How Are You (I) Really Feeling?

As we enter the middle of July this week, many of us feel as though the summer days are ending quickly and we are nearing fall. In this season, I hold so many thoughts of the coming fall and what it means for me to fully engage in the aspects of life that nourish the parts of my identity. However, I sit and write this feeling heavily daunted by what is to come for me as the summer ends. There are many people who reflect on their graduation and articulate how the post-grad blues grasp them before even realizing what they had accomplished. As for me, I reflect not with sadness that undergrad had concluded, rather the opposite. As an incoming freshman in 2017, I was able to experience life in Washington, DC. The waning visibility of Chocolate City was steadfast and as a Black woman at a PWI, I was at the helm of experiencing all the beauty and lessons (even the ones I did not want to learn) that my new environment had prepared for me.

Regardless of how quickly it went, I was able to walk this May and despite my family not being able to see me because of the COVID-19 restrictions I had finally been at peace with my time as a student. The pandemic had separated me from my friends like so many others, so the love and moments of reflection during my trip with the women I had entered with was an incandescent highlight of 2021. I think as time passes during post-grad life, that is when I fully comprehended the “life lessons” college teaches. Upon graduating and after those first few months of sitting with my thoughts and understanding the parts of my identity that I chose not to express, I realized the degree of transparency I had with myself and how that translated into the concealed facets of my character that so many had been introduced and grown accustomed to-this Hela. But as I see myself now, I have realized that it is the most gratifying thing life offers: to see your authenticity and how the new faces that enter your life embrace you and how the old faces bask in your growth.
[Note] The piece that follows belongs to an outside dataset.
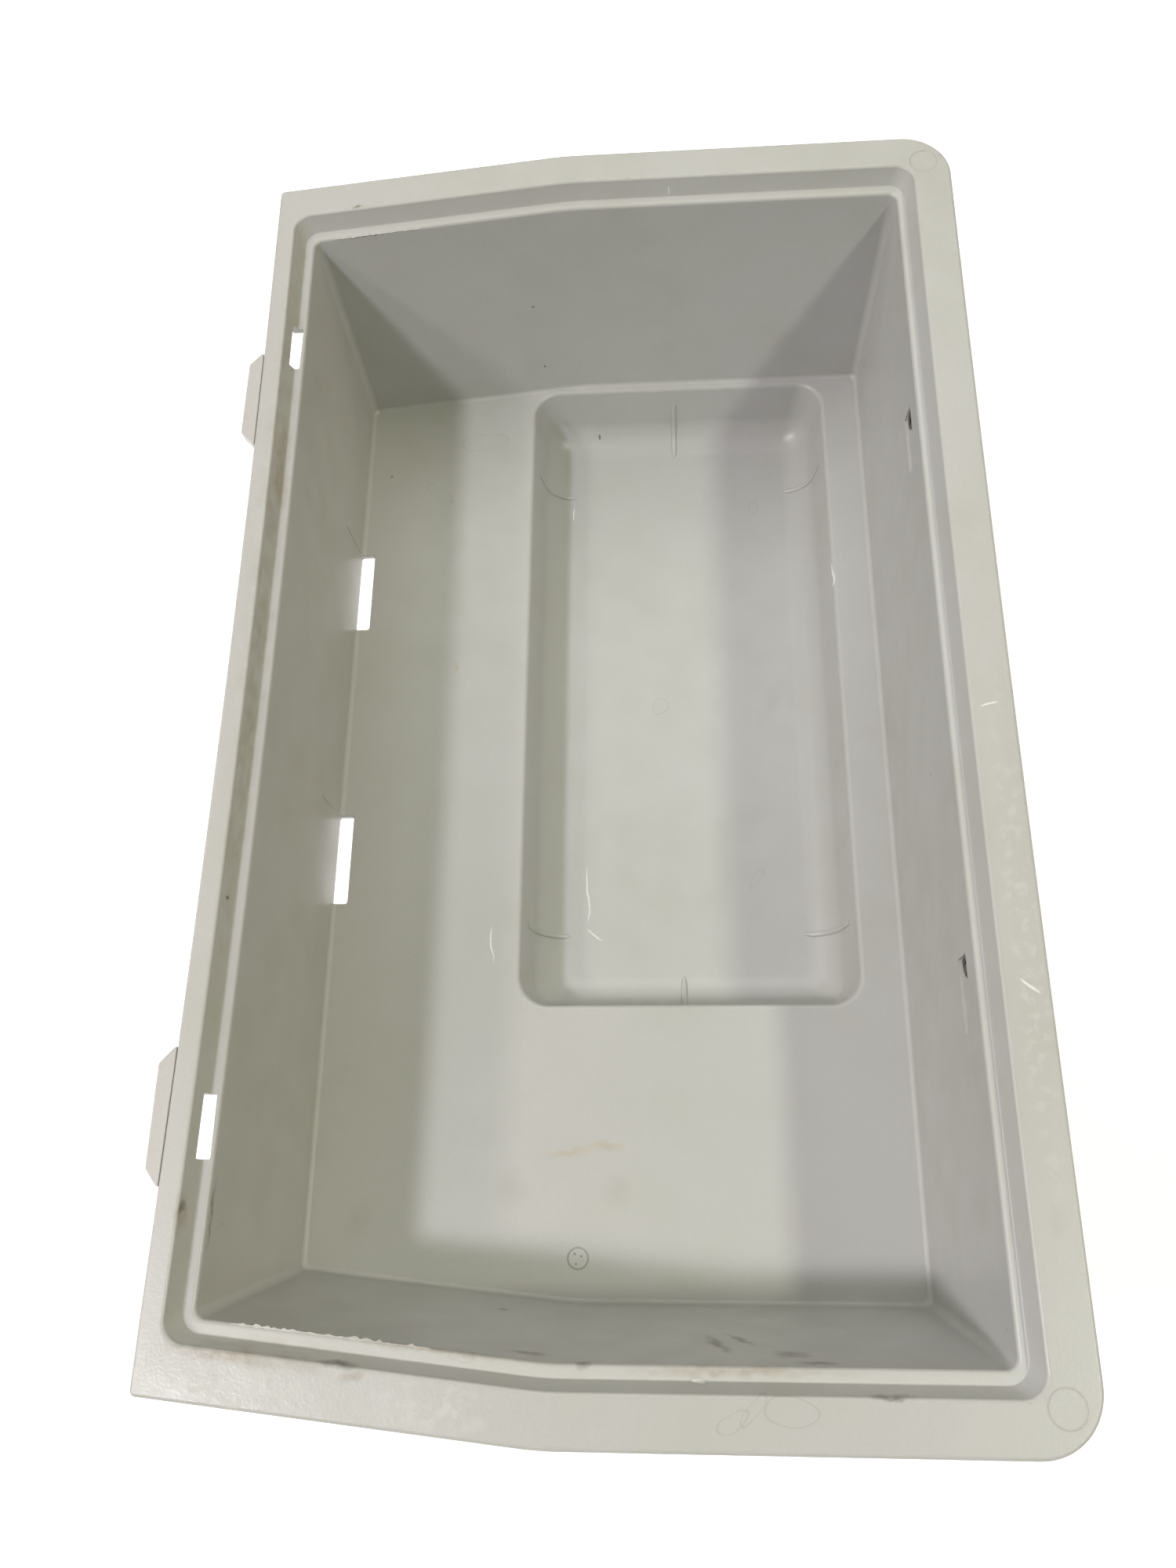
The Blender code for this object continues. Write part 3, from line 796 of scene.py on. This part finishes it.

A crucial part of coming into myself post-grad was understanding what I wanted to truly do with my time here. I had refused to think of myself as a creative, hesitant to put any thoughts I had onto paper so instead, I just put my thoughts into conversations, through class discussions and my academic papers. I was hopeful, that those efforts would satisfy my dreams and thoughts of creating but as I graduated I was consumed with why I was neglecting myself. I look forward to telling my story years from now, a story of how I did it and what the process looked like. As I am living the process now, I find liberation in knowing I am not sleeping anymore on the life I have always wanted for myself.